— INSTRUCTIONS TO FOLLOW —
From the records below, transcribe only the lines running from the one with "The three.js and Blender code for this object continues." through the one with "visor stands out". Keep both of those end lines.

— RECORD LIST —
+ + + +

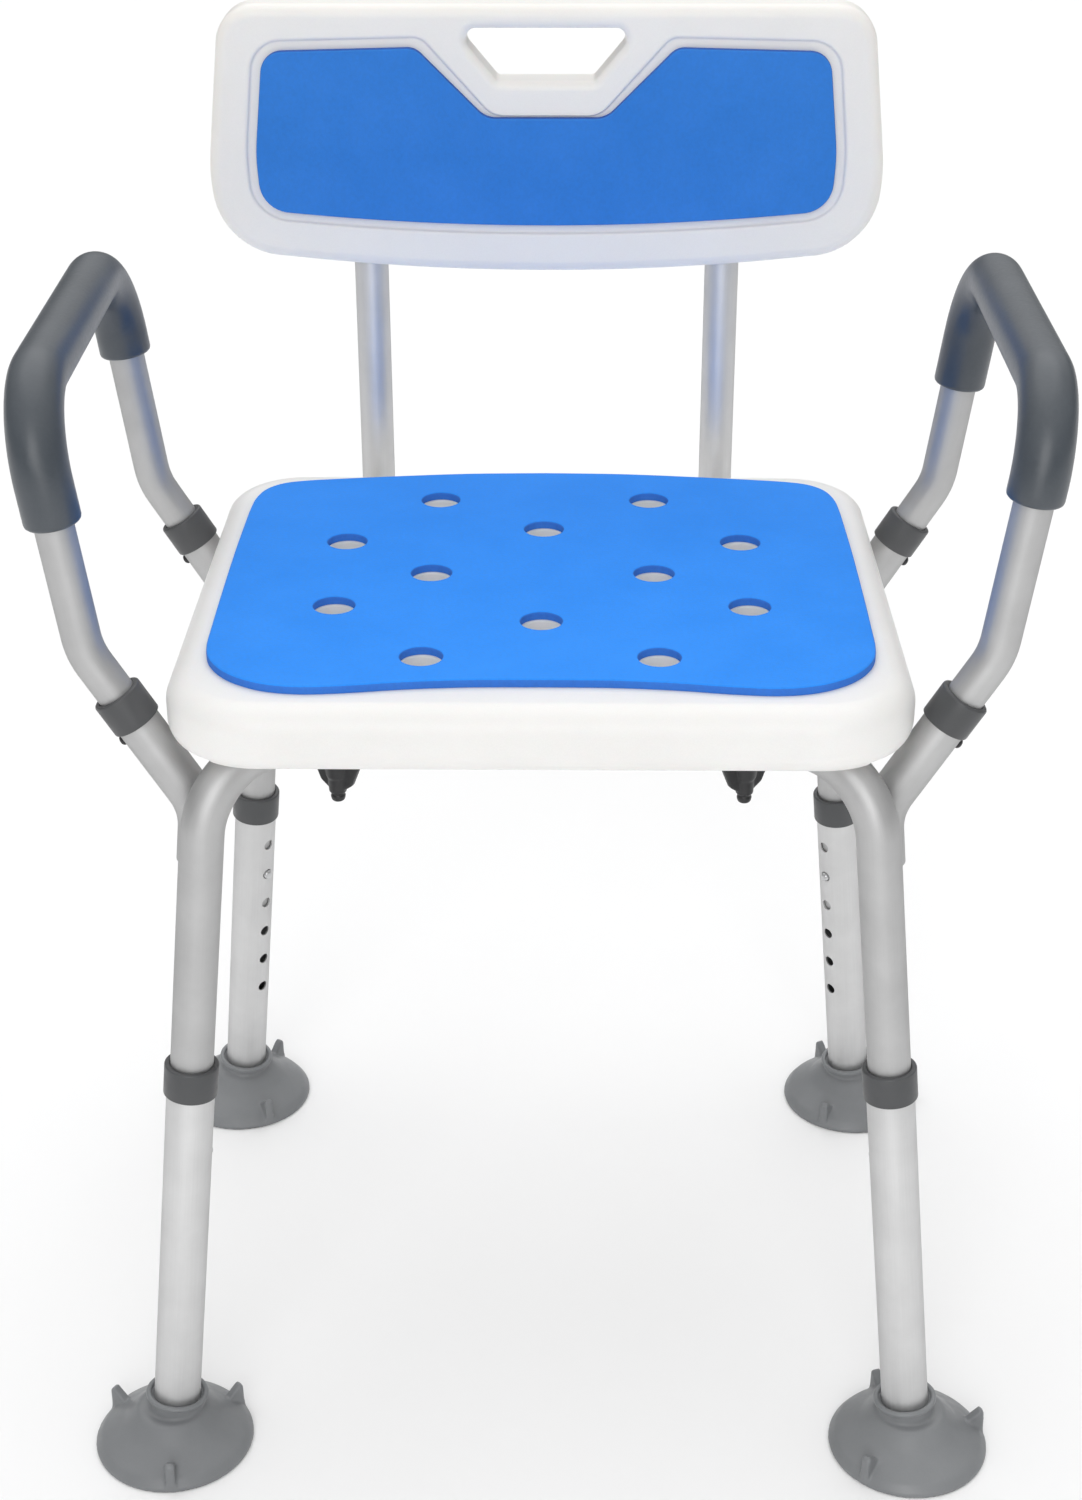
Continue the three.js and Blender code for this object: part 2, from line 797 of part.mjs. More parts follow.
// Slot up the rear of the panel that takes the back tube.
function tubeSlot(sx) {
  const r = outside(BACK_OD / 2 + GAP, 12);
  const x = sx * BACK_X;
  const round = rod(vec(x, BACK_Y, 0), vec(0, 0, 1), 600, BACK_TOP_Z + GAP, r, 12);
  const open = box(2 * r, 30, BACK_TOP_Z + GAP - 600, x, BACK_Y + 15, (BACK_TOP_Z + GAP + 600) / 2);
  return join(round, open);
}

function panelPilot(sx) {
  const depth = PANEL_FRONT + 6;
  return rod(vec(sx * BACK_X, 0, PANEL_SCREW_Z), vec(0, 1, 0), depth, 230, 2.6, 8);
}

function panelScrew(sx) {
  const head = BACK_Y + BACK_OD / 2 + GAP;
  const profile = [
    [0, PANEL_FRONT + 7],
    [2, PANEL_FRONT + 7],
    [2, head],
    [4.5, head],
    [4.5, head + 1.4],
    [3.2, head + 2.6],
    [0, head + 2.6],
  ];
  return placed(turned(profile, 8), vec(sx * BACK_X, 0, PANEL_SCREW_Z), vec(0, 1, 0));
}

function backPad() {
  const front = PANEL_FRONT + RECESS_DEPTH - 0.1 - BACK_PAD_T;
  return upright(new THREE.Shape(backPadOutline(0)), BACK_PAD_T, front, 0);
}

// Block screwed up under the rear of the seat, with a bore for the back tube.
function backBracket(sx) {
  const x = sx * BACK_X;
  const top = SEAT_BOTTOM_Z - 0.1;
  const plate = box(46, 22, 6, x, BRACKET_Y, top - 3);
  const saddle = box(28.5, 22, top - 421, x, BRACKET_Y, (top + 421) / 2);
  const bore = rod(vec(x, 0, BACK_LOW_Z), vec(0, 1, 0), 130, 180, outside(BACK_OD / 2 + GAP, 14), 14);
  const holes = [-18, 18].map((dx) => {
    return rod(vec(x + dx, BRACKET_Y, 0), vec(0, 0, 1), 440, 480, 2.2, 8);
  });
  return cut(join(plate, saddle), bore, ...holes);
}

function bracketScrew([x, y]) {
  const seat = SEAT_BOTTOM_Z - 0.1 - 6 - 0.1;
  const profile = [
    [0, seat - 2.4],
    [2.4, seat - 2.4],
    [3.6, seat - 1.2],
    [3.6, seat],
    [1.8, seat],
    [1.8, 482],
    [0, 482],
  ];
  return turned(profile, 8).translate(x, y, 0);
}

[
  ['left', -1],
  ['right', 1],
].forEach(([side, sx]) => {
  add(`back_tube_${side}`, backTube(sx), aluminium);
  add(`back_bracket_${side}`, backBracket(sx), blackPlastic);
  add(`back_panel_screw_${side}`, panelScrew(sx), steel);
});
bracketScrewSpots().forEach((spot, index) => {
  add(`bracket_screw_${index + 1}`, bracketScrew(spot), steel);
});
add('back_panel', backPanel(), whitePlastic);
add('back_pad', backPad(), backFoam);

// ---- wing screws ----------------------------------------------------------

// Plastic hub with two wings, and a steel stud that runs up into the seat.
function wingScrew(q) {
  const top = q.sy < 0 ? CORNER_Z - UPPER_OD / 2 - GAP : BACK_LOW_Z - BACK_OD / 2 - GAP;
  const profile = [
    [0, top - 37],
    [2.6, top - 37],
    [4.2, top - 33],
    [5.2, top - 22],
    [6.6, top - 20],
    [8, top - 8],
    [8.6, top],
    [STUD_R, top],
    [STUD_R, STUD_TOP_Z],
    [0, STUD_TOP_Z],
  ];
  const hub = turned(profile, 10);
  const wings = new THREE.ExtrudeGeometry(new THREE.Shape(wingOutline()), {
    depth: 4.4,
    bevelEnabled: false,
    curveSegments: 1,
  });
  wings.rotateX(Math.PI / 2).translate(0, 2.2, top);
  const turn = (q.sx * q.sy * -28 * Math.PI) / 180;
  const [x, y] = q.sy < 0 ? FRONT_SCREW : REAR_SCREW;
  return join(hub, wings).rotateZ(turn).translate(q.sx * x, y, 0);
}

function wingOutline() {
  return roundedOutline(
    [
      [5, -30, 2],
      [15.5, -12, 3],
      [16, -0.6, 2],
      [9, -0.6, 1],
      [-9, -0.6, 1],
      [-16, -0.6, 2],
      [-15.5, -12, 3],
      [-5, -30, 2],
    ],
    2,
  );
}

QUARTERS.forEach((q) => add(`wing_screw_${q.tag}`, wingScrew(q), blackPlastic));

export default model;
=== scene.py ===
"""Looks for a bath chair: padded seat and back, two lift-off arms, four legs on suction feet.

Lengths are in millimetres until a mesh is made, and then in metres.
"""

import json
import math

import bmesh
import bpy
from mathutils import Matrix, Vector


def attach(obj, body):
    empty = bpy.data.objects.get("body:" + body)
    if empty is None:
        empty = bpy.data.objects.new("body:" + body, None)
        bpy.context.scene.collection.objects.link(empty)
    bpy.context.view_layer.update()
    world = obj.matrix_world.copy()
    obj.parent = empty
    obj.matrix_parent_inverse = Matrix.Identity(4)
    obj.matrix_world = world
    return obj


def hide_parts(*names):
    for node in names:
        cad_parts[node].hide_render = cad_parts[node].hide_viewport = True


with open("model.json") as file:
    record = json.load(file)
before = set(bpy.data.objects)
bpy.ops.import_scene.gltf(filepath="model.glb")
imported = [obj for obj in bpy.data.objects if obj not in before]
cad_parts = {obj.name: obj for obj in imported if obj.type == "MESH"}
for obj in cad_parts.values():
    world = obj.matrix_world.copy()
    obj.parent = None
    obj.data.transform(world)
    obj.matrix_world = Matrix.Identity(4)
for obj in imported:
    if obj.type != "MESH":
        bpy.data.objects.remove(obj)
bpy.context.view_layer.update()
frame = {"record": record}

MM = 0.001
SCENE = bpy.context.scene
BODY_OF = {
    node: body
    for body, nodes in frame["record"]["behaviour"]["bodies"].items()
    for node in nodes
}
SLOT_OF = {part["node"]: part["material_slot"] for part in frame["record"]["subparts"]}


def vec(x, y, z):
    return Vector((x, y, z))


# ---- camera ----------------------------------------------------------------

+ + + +

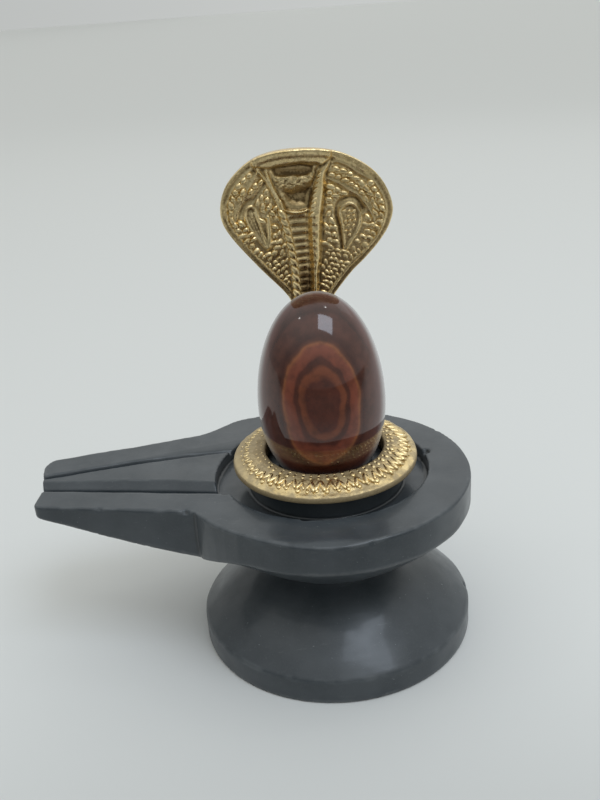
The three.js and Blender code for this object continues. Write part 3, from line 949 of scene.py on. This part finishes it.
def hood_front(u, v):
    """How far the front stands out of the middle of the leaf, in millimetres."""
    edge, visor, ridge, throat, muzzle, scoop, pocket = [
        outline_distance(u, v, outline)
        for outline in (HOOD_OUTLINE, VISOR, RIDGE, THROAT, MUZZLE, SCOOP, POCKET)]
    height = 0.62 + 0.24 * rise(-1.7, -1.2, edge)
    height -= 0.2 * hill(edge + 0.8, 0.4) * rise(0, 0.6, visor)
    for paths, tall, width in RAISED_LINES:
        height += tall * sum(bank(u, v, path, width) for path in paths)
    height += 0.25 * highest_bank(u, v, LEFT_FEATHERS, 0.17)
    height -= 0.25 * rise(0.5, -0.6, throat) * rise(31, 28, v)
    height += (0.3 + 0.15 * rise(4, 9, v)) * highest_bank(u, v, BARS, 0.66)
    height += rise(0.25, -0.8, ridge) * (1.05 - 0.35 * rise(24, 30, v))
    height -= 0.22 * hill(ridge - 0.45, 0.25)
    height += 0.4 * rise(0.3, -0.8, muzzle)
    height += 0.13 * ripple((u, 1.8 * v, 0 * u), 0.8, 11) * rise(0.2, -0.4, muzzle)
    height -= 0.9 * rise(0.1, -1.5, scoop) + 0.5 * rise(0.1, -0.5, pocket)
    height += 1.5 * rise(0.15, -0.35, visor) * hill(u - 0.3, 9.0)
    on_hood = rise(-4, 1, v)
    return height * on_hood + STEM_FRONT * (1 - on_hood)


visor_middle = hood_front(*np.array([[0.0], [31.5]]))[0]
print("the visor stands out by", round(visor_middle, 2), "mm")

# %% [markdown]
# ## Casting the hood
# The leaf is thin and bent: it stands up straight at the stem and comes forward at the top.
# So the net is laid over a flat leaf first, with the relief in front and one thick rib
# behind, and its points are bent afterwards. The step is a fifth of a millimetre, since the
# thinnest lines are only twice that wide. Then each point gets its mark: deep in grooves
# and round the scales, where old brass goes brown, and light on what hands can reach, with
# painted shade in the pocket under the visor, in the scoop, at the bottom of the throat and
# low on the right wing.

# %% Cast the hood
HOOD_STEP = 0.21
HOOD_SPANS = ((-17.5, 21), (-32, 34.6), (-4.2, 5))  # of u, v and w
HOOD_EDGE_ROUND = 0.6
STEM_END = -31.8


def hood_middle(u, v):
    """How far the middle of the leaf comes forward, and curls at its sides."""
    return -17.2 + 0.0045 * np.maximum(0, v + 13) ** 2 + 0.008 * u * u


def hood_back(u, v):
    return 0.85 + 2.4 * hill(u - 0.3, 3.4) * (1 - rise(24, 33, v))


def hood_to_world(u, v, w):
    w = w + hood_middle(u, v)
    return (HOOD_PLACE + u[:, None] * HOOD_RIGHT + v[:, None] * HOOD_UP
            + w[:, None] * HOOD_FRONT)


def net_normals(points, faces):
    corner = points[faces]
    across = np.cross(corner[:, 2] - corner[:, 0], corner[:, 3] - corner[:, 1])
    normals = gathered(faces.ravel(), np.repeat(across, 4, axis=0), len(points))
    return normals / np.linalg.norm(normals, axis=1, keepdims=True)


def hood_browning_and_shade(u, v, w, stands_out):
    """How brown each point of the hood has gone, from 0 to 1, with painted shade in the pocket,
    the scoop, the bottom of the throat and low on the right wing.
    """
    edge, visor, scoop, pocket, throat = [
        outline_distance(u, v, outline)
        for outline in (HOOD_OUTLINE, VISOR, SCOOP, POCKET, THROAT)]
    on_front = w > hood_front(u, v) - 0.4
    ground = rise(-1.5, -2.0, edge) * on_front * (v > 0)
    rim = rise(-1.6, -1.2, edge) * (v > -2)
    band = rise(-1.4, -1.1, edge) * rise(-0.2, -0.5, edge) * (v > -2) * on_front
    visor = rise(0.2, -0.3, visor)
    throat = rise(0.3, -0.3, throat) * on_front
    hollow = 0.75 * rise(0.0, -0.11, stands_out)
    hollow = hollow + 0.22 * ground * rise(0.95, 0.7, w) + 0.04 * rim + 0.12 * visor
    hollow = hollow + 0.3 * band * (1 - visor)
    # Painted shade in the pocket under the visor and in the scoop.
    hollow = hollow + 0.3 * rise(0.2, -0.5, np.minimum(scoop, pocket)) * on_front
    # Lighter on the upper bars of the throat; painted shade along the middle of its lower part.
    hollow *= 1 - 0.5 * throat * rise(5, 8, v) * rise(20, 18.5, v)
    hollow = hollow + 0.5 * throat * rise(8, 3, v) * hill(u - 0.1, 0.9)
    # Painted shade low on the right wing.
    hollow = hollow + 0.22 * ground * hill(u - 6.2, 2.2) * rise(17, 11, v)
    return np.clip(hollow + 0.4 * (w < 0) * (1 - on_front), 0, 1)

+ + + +

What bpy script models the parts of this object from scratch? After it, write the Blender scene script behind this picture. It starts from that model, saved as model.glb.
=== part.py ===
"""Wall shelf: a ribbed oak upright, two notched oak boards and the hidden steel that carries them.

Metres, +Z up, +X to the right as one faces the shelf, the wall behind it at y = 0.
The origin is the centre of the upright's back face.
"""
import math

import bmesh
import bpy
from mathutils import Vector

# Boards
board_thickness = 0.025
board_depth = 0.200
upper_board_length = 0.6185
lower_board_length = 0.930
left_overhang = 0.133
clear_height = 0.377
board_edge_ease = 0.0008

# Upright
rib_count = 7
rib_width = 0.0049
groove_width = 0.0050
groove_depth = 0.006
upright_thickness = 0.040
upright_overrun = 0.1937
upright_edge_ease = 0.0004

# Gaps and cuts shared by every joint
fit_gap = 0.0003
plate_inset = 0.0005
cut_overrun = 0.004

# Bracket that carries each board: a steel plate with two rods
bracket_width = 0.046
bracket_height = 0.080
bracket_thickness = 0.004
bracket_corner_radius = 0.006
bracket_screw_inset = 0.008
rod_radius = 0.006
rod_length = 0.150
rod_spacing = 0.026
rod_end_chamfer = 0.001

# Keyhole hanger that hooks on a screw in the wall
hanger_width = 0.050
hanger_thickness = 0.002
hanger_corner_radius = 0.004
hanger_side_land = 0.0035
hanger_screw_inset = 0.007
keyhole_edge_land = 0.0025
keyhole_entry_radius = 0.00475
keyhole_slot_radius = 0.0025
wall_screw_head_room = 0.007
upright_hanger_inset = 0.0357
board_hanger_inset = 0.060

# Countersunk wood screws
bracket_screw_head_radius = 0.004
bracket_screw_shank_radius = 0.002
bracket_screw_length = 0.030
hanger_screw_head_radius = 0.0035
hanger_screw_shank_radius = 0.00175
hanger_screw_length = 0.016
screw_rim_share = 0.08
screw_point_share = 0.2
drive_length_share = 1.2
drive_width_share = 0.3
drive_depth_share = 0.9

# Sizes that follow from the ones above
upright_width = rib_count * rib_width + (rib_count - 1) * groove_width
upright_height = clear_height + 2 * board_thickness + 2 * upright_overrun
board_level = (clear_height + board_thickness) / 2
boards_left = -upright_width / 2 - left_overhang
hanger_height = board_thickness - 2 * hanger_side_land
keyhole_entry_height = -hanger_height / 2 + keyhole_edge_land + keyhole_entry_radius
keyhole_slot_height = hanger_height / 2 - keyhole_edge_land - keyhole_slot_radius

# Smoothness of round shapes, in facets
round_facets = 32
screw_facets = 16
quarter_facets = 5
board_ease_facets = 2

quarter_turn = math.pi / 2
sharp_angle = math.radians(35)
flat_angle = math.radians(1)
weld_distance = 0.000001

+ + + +

— ANSWER —
The three.js and Blender code for this object continues. Write part 3, from line 949 of scene.py on. This part finishes it.
def hood_front(u, v):
    """How far the front stands out of the middle of the leaf, in millimetres."""
    edge, visor, ridge, throat, muzzle, scoop, pocket = [
        outline_distance(u, v, outline)
        for outline in (HOOD_OUTLINE, VISOR, RIDGE, THROAT, MUZZLE, SCOOP, POCKET)]
    height = 0.62 + 0.24 * rise(-1.7, -1.2, edge)
    height -= 0.2 * hill(edge + 0.8, 0.4) * rise(0, 0.6, visor)
    for paths, tall, width in RAISED_LINES:
        height += tall * sum(bank(u, v, path, width) for path in paths)
    height += 0.25 * highest_bank(u, v, LEFT_FEATHERS, 0.17)
    height -= 0.25 * rise(0.5, -0.6, throat) * rise(31, 28, v)
    height += (0.3 + 0.15 * rise(4, 9, v)) * highest_bank(u, v, BARS, 0.66)
    height += rise(0.25, -0.8, ridge) * (1.05 - 0.35 * rise(24, 30, v))
    height -= 0.22 * hill(ridge - 0.45, 0.25)
    height += 0.4 * rise(0.3, -0.8, muzzle)
    height += 0.13 * ripple((u, 1.8 * v, 0 * u), 0.8, 11) * rise(0.2, -0.4, muzzle)
    height -= 0.9 * rise(0.1, -1.5, scoop) + 0.5 * rise(0.1, -0.5, pocket)
    height += 1.5 * rise(0.15, -0.35, visor) * hill(u - 0.3, 9.0)
    on_hood = rise(-4, 1, v)
    return height * on_hood + STEM_FRONT * (1 - on_hood)


visor_middle = hood_front(*np.array([[0.0], [31.5]]))[0]
print("the visor stands out by", round(visor_middle, 2), "mm")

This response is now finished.